The 90° horizontal FOV is wide enough that the head's ≈ ±32° sweep keeps the object inside the view for the whole exafference window.

What is not added: depth (not needed under rotation-only motion); colour processing (we drop it at the transducer); a learned forward model (the analytical predictor is exact under the stated assumptions; a learned variant is a future experiment); multiple CAZs on the eye (the deliberate floor — see above).

Why this experiment is in the bench

It is the bench's first claim that the SMN architecture is modality- independent at its level of description. The reafference register predicted in the SMN paper, the one this bench reproduced from real physics at the haptic level in P0, survives the lift to vision with no architectural rework. The next visual experiments raise the CAZ density on the eye itself, add known asymmetries, and ask whether the architecture's predictions about resolution hold up the way its predictions about reafference just did.
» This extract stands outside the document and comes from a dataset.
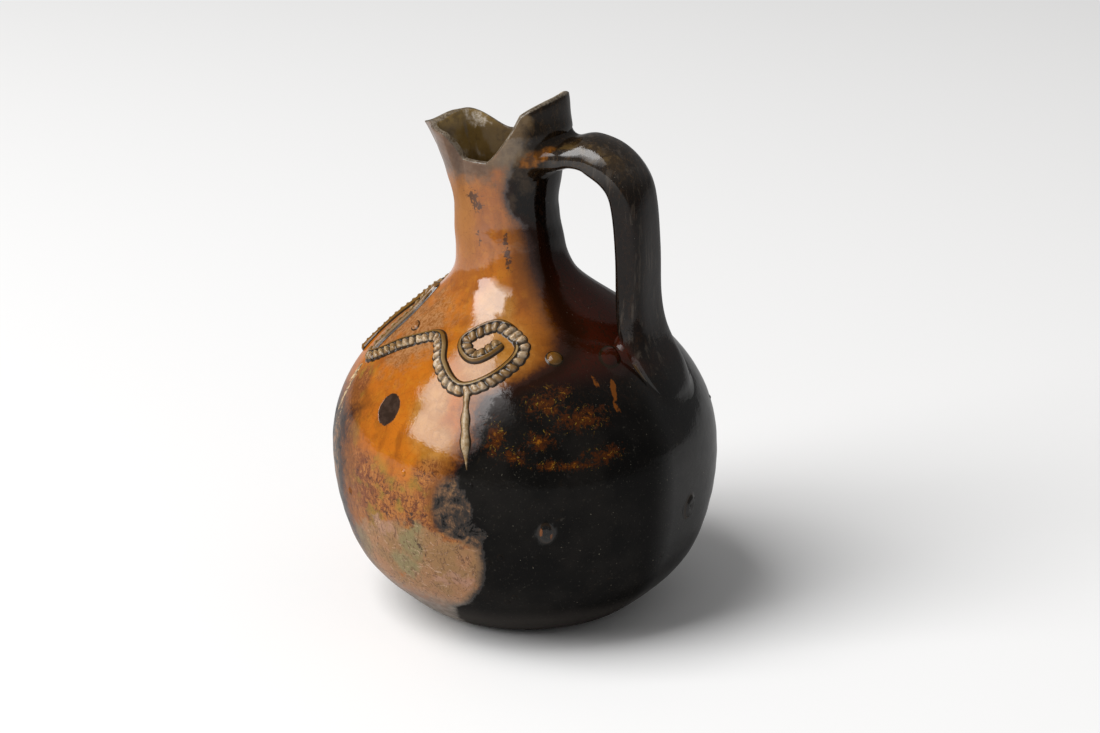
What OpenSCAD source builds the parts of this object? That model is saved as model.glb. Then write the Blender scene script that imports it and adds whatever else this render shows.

A natural follow-up — flagged here, not built — is to feed the same RGB stream into two or three popular computer-vision pipelines (naive dense optical flow, classical background subtraction, a minimal visual-odometry front-end) under the same three-phase schedule, and compare what each puts through to "the world model". The architectural contrast — SMN's reafference is explicit in the agent's wiring; CV's pipelines reconstruct something similar but heuristically and post-hoc — would carry the point of the NetLogo integration page into a different research community.

Run it

cd experiments && ../.venv/bin/python p0_visual.py

Outputs: figures/p0_visual.png. Runtime: ~15 s on a laptop CPU.